The tour comprised several of the school’s original structures that made up the unique campus, including three of the eight sorority houses which were built in a variety of international styles. These were clubhouses used as the students’ center of informal social life and for hosting events, but were not actually lived in until the Army converted them to officer housing.
1. Zeta Eta Theta – The Swiss Chalet
The girls of the Zeta Eta Theta sorority chose a Swiss chalet as the model for their clubhouse, built in 1899. Legend holds that they sent the plans to the Swiss Legation in Washington to certify that the building was authentic in its design. Notable are the scallop-trimmed roof and elaborately carved fireplace wall, window trim, and stair railings. The sorority house was moved to its current location in 1925 to make room for the large building next door, which includes the Seminary’s grand ballroom.
2. Chi Upsilon Psi – The Japanese Pagoda
This last clubhouse built in 1905 was a dramatic finale to the internationally-themed sorority building plan for the campus. As with each of the sororities, the Japanese pagoda was furnished in as authentic a style as possible, complete with bamboo wainscoting, decorative carved screens, and lanterns. The one-story wing was added in the early 1920’s. Later, the Army enclosed the open porch on the third floor to make it usable for housing year-round.
3. Miller Library
Built in 1901 by the school, the Miller library was designed to hold the extraordinary collection of some 10,000 volumes amassed by Jahu Dewitt Miller, a popular traveling lecturer and lay preacher. Miller was a friend of the founders of the National Park Seminary, and frequently visited the campus to lecture and preach. The girls in the library science program helped catalog his books. A marble plaque in the front sidewalk is in memory of Miller. Note the distinctive stucco band encircling the building, which corresponds to the mezzanine inside. During the Army years, the library was converted to housing and the cantilevered porch was removed.
4. Theta Sigma Rho – The Spanish Mission
The Theta Sigma Rho sorority house, built in 1903, was perhaps the first building in the Mid-Atlantic region that reflected the style of the California missions. It was furnished originally with items reflecting the Southwest. The Army removed all of the distinctive mission elements of the facade when the building was converted to officer housing. Using SOS’s collection of historic photographs, however, the decorative parapet, arcaded porch, and diamond-paned windows were recently replicated in the original style.
5. The Chapel
The non-denominational chapel was among the first buildings to be constructed at the Seminary in 1898. Sunday services and lectures on religious and moral topics were offered here. The chapel also served as an assembly hall where the students convened each school day. Expanded twice during the school years to accommodate the growing student body, it still features most of the stained glass windows that were given as a gift by the first graduating class of the school. The Army continued to use the building as a chapel until the late 1980’s.

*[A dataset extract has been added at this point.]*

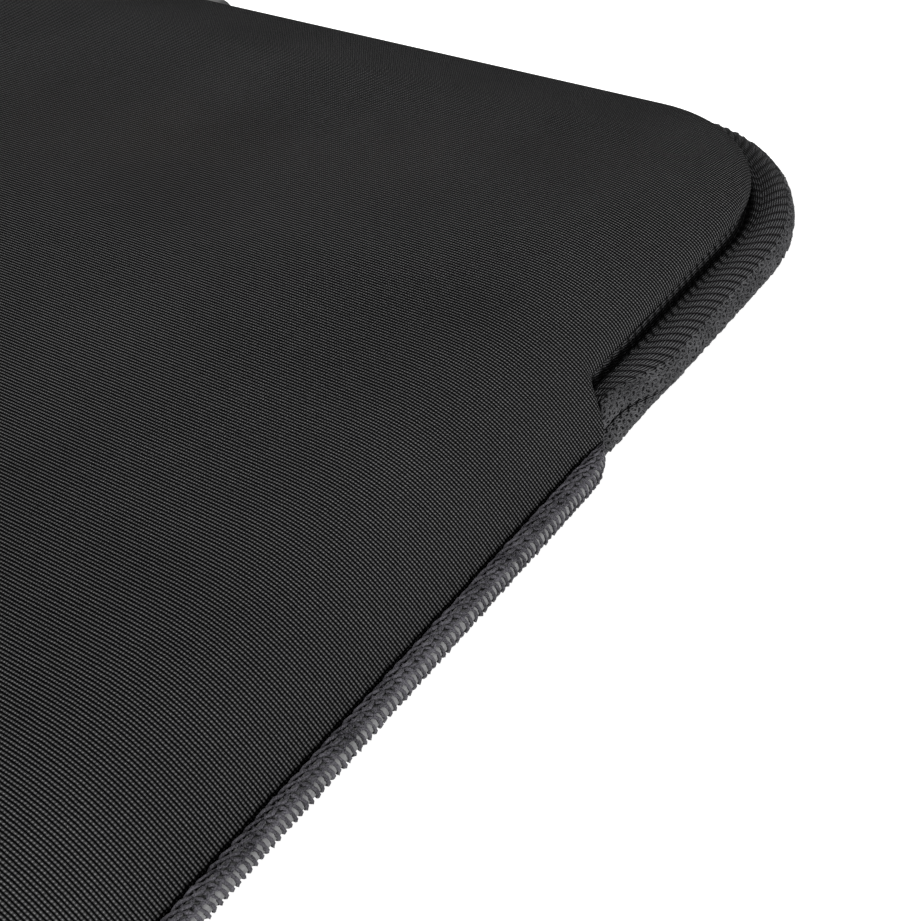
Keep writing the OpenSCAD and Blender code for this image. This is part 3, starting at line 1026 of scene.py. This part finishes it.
def coil_half(name, side, material):
    """side is 1 for the loops above the groove and -1 for the loops below it."""
    bm = bmesh.new()
    add_ring(bm, 0.5 * MM, 0, 0.9 * MM, 2.0 * MM, 0.3 * MM, 0.35)
    length = line_length(mouth_y - coil_start, mouth_r)
    repeat_along(bm, int(length / LOOP_PITCH) - 1, LOOP_PITCH)
    shift = (1 - side) / 4 * LOOP_PITCH
    for corner in bm.verts:
        s, out, rise = corner.co
        corner.co = groove_point(s + shift, out - coil_depth, rise + side * coil_apart, coil_start)
    bmesh.ops.recalc_face_normals(bm, faces=bm.faces[:])
    return finish_piece(name, bm, material)


upper_coil_loops = coil_half("upper_coil_loops", 1, coil_nylon)
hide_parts("upper_coil")
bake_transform(upper_coil_loops)
lower_coil_loops = coil_half("lower_coil_loops", -1, coil_nylon)
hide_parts("lower_coil")
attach(lower_coil_loops, "base")


# %% [markdown]
# The bindings are made flat with a slight crown, like the tapes, and laid beside the edge of the
# panel. side turns the same strip over for the lower half of the mouth.

# %% Bindings inside the mouth
binding_start = split_y - 3 * MM
binding_level = 3.3 * MM         # face of a binding's edges, just inside the tape
binding_t = 0.5 * MM
crown_h = 0.25 * MM


def binding_strip(name, side, material):
    bm = bmesh.new()
    length = line_length(mouth_y - binding_start, mouth_r)
    bmesh.ops.create_grid(bm, x_segments=round(length / (1.5 * MM)), y_segments=8, size=0.5)
    under = bmesh.ops.extrude_face_region(bm, geom=bm.faces[:], use_keep_orig=True)["geom"]
    bmesh.ops.translate(bm, verts=of_type(under, bmesh.types.BMVert), vec=(0, 0, -binding_t))
    for corner in bm.verts:
        s = (corner.co.x + 0.5) * length
        across = corner.co.y
        crown = crown_h * math.cos(math.pi * across)
        rise = side * (binding_level - crown + corner.co.z)
        corner.co = mouth_point(s, (-5.2 + 6 * across) * MM, rise, binding_start)
    bmesh.ops.recalc_face_normals(bm, faces=bm.faces[:])
    return finish_piece(name, bm, material)


upper_strip = binding_strip("upper_binding_strip", 1, binding_cloth)
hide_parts("upper_binding")
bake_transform(upper_strip)
lower_strip = binding_strip("lower_binding_strip", -1, binding_cloth)
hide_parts("lower_binding")
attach(lower_strip, "base")

# %% [markdown]
# A bar tack holds the two tapes together at each end of the zip: a few tight strands across the
# groove, partly buried in the weave. The sliders and their pullers are rigid and already have
# their real shape in the frame, so they only need paint.

# %% Bar tacks and sliders
TACK = [(0, -1.9, 1.5), (0.1, -0.9, 1.35), (0.2, -0.1, 0.75), (0.3, 0.1, 0.0), (0.4, -0.2, -0.7),
        (0.5, -1.2, -1.3)]


def bar_tacks(name, material):
    bm = bmesh.new()
    draw_thread(bm, TACK, 0.17 * MM, 4)
    repeat_along(bm, 5, 0.42 * MM)
    bmesh.ops.translate(bm, verts=bm.verts[:], vec=(0.3 * MM, 0, 0))
    for corner in bm.verts:
        corner.co = groove_point(corner.co.x, corner.co.y, corner.co.z, split_y)
    bmesh.ops.mirror(bm, geom=bm.verts[:] + bm.edges[:] + bm.faces[:], axis="X",
                     matrix=Matrix.Identity(4), merge_dist=0)
    bmesh.ops.recalc_face_normals(bm, faces=bm.faces[:])
    return finish_piece(name, bm, material)


tacks = bar_tacks("zip_end_tacks", zip_thread)
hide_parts("end_tacks")
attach(tacks, "base")
for node in ("left_slider", "right_slider", "left_puller", "right_puller"):
    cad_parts[node].data.materials.clear()
    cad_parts[node].data.materials.append(slider_paint)

# %% [markdown]
# ## Stage
# The floor and the world are white where the camera sees them, and the world also where a
# smooth surface mirrors it. For the light itself the world is a plain soft grey. A large soft box
# lights the face from the front, with a smaller one low on the seam's side.

# %% Floor and light
DAYLIGHT = 0.16                  # strength of the world as a light
FLOOR_LIFT = 0.7                 # added to the floor where the camera sees it

bm = bmesh.new()
bmesh.ops.create_grid(bm, x_segments=1, y_segments=1, size=3)
floor_paint, floor_tree, floor_shader = new_material("pale floor", 0.9)
floor_shader.inputs["Base Color"].default_value = (0.9, 0.9, 0.9, 1)
floor_shader.inputs["Emission Color"].default_value = (1, 1, 1, 1)
seen_floor = floor_tree.nodes.new("ShaderNodeLightPath").outputs["Is Camera Ray"]
floor_lift = maths(floor_tree, "MULTIPLY", seen_floor, FLOOR_LIFT)
floor_tree.links.new(floor_lift, floor_shader.inputs["Emission Strength"])
floor = finish_piece("floor", bm, floor_paint)

world = bpy.data.worlds.new("studio")
bpy.context.scene.world = world
world.use_nodes = True
tree = world.node_tree
background = tree.nodes["Background"]
rays = tree.nodes.new("ShaderNodeLightPath")
seen = maths(tree, "MAXIMUM", rays.outputs["Is Camera Ray"], rays.outputs["Is Transmission Ray"])
seen = maths(tree, "MAXIMUM", seen, rays.outputs["Is Glossy Ray"])
strength = maths(tree, "MULTIPLY_ADD", seen, 1 - DAYLIGHT, DAYLIGHT)
tree.links.new(strength, background.inputs["Strength"])
background.inputs["Color"].default_value = (1, 1, 1, 1)


def soft_box(name, place, target, width, height, power):
    data = bpy.data.lights.new(name, "AREA")
    data.shape = "RECTANGLE"
    data.size = width
    data.size_y = height
    data.energy = power
    lamp = bpy.data.objects.new(name, data)
    bpy.context.collection.objects.link(lamp)
    lamp.location = place
    lamp.rotation_euler = (Vector(target) - Vector(place)).to_track_quat("-Z", "Y").to_euler()
    return lamp


soft_box("key", (-0.45, -0.95, 0.95), (0.05, 0.0, 0), 0.8, 0.6, 22)
soft_box("side", (1.25, -0.15, 0.32), (0.15, 0.0, 0), 0.6, 0.3, 15)

print(len(bpy.data.lights), "lamps")

# %% [markdown]
# The colours are shown as they are, without a film look.

# %% View
bpy.context.scene.view_settings.view_transform = "Standard"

6. New Townhouse – 2747 Cassedy Street
As part of the rejuvenation of National Park Seminary into residential housing, 90 new townhouses were built on open space from 2006 through 2009, embodying styles that reflect the historic buildings on campus. This example of a modified Arts and Crafts style has the advantage of being located near the wooded glen, with a bird’s eye view of the trees and surrounding historic buildings from the soaring top floor and terrace.
7. Apartment – A116, 9615 Dewitt Drive
This apartment is located in what was the center of the kitchen for the school. It was separated from the dining room by an interior courtyard to reduce the possibility of a kitchen fire spreading to the main building. Today, this residence incorporates the largest raised skylight of the original kitchen as a loft bedroom with a rooftop view, accessed by a spiral staircase.
8. Dining Room – Community Room
Part of the original Ye Forest Inne designed by well-known DC architect Thomas Franklin Schneider and completed in 1887, the dining room was where first the hotel guests and later the students, dressed in dinner attire (or formal wear for special occasions), took their meals. During the Army years, this was the patients’ and staff mess hall with more utilitarian furnishings. The original massive fireplace, decorative columns, brackets, and beamed ceiling give the room a warm, inviting look. The dining room now functions as the community room for all the current residents of National Park Seminary, incorporating a fitness area off to one side.